Take a trip to the farmer’s market now and get yourself a bunch of firm, slightly tart baking apples (I used Cortlands). The aroma of the seasonal apples alone will provoke you into apple cooking mode, I promise you.

I’ve been into spices this summer, so I chose to flavor this tart with cinnamon and coriander seed. I used the slightly more bitter and stronger Ceylon cinnamon instead of the usual, sweeter Mexican kind, because I wanted an unexpected result, cinnamon and apple being such a standard combination, and mixed with the coriander the apples became almost savory.

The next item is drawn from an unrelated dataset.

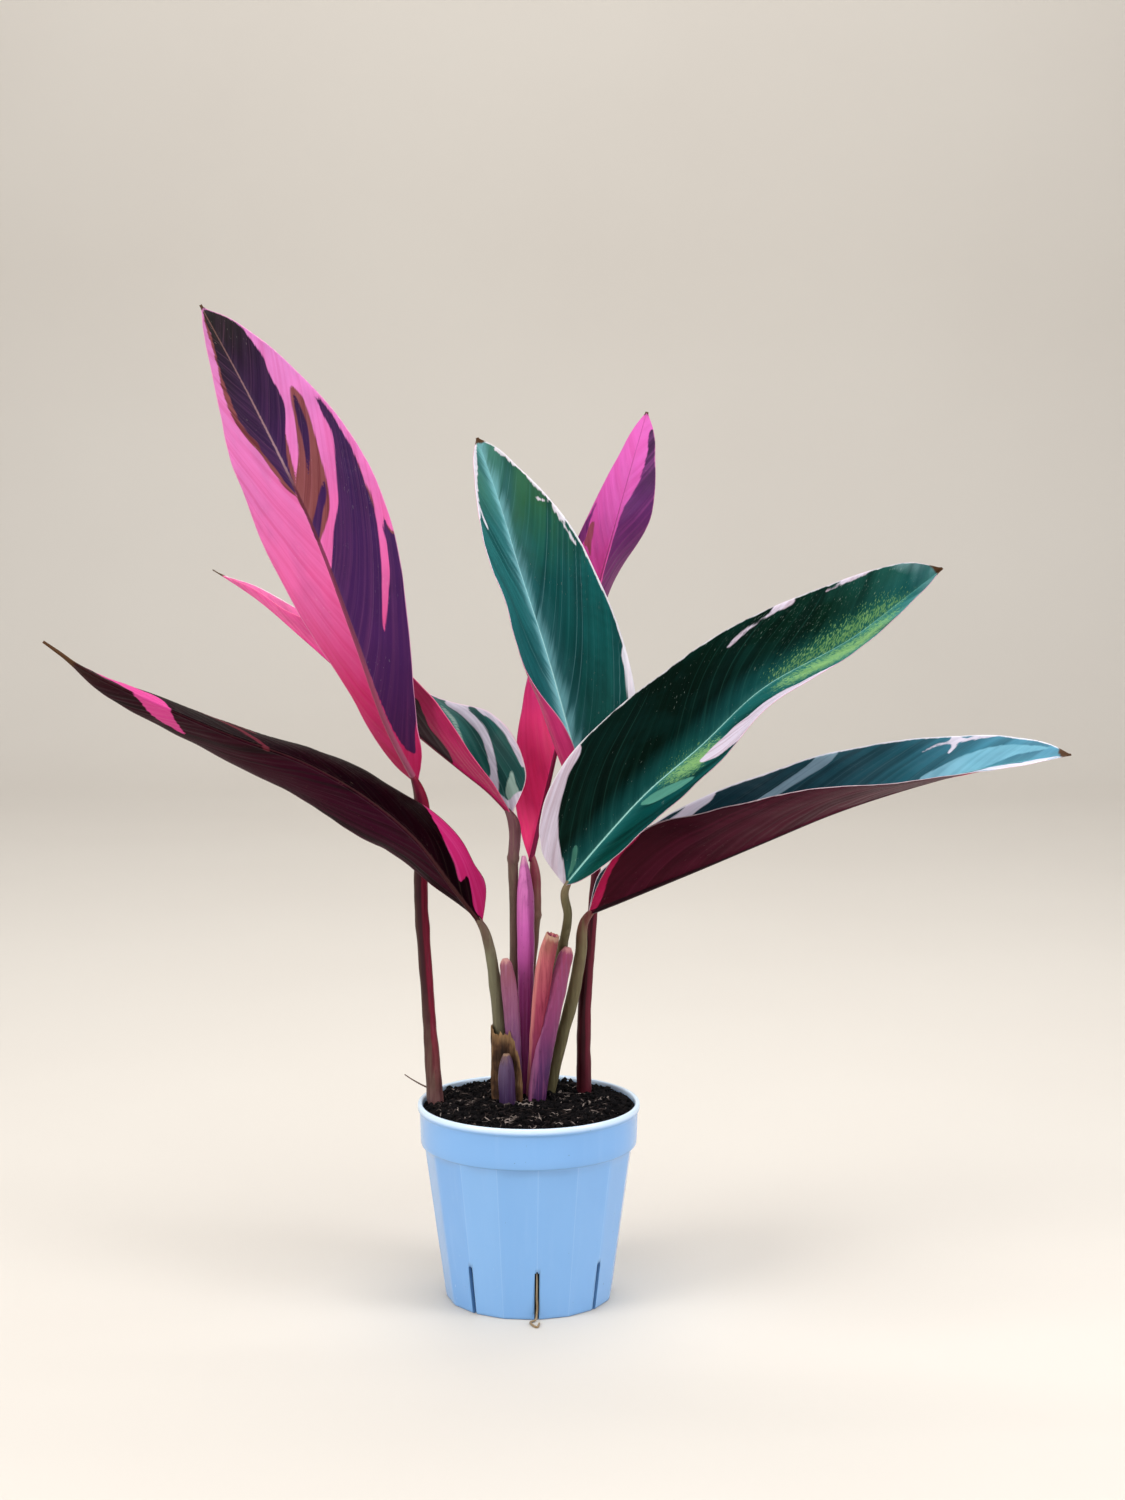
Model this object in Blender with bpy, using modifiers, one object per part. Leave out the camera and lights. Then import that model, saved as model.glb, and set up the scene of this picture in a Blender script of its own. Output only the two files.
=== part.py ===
"""Stromanthe triostar in its nursery pot, in metres, +Z up, +X to the right.

The origin is the middle of the underside of the pot.
"""

import math

import bmesh
import bpy
import numpy as np

MM = 0.001
GAP = 0.0003

# pot
POT_BOTTOM_RADIUS = 0.0397
POT_BODY_TOP_RADIUS = 0.0499
POT_BODY_TOP = 0.0760
POT_RIM_RADIUS = 0.0525
POT_RIM_HEIGHT = 0.0940
POT_FLOOR = 0.0018
POT_RIM_INNER_RADIUS = 0.0502
POT_BAND_INNER_RADIUS = 0.0496
POT_BODY_INNER_RADIUS = 0.0474
POT_FLOOR_RADIUS = 0.0373
POT_FACETS = 16
POT_ROUND_STEPS = 48
POT_TURN = math.radians(5.0)
SLOT_COUNT = 8
SLOT_WIDTH = 0.0022
SLOT_HEIGHT = 0.0240
SLOT_INNER_RADIUS = 0.0300
SLOT_LENGTH = 0.0200

# soil
SOIL_MIDDLE = 0.0956
SOIL_EDGE = 0.0916
SOIL_BOTTOM = 0.0022
SOIL_RADIUS = 0.0493
SOIL_RINGS = 5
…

In fact, with this tart’s absence of cream and eggs, the entire thing takes on a feel of breakfast, which is when my husband has been eating it. But if you serve it with the a dollop of whipped cream and a glass of grappa, it’s a pretty nice dessert offering as well. Judge the amount of sugar you use in it by the sweetness of your apples.

Apple Torta with Grappa and Cinnamon

You’ll want a 9-inch tart pan with a removable bottom for this.

For the crust:

1¾ cups all-purpose flour
½ teaspoon salt
2 tablespoons sugar
½ teaspoon ground coriander seed
1 stick cold, unsalted butter, cut into small dice
2 tablespoons extra-virgin olive oil, plus a little extra to oil the tart pan
About 3 tablespoons cold white wine (you might need a touch more)

For the applesauce:

3 or 4 large, firm, slightly tart apples, peeled, cored, and cut into cubes
2 tablespoons grappa
About ¼ cup sugar
½ teaspoon ground Ceylon cinnamon

For the top:

3 large apples (the same type you used for the applesauce), peeled, cored, and cut into very thin rounds
3 tablespoons sugar
½ teaspoon ground Ceylon cinnamon
½ teaspoon ground coriander seed
2 tablespoons melted butter

To make the dough: Place the flour, salt, sugar, and ground coriander in the bowl of a food processor, and give it a few pulses. Add the butter and the olive oil, and pulse quickly a few more times, just until the butter is broken up into pea-size bits. Add the white wine, and pulse quickly again, until you have a slightly moist but still crumbly mess. Don’t go so far that the dough forms a ball. Dump the dough out onto a counter, and gather it into a ball by pressing it together with your hands. Wrap it in plastic, and stick it in the refrigerator for at least 2 hours.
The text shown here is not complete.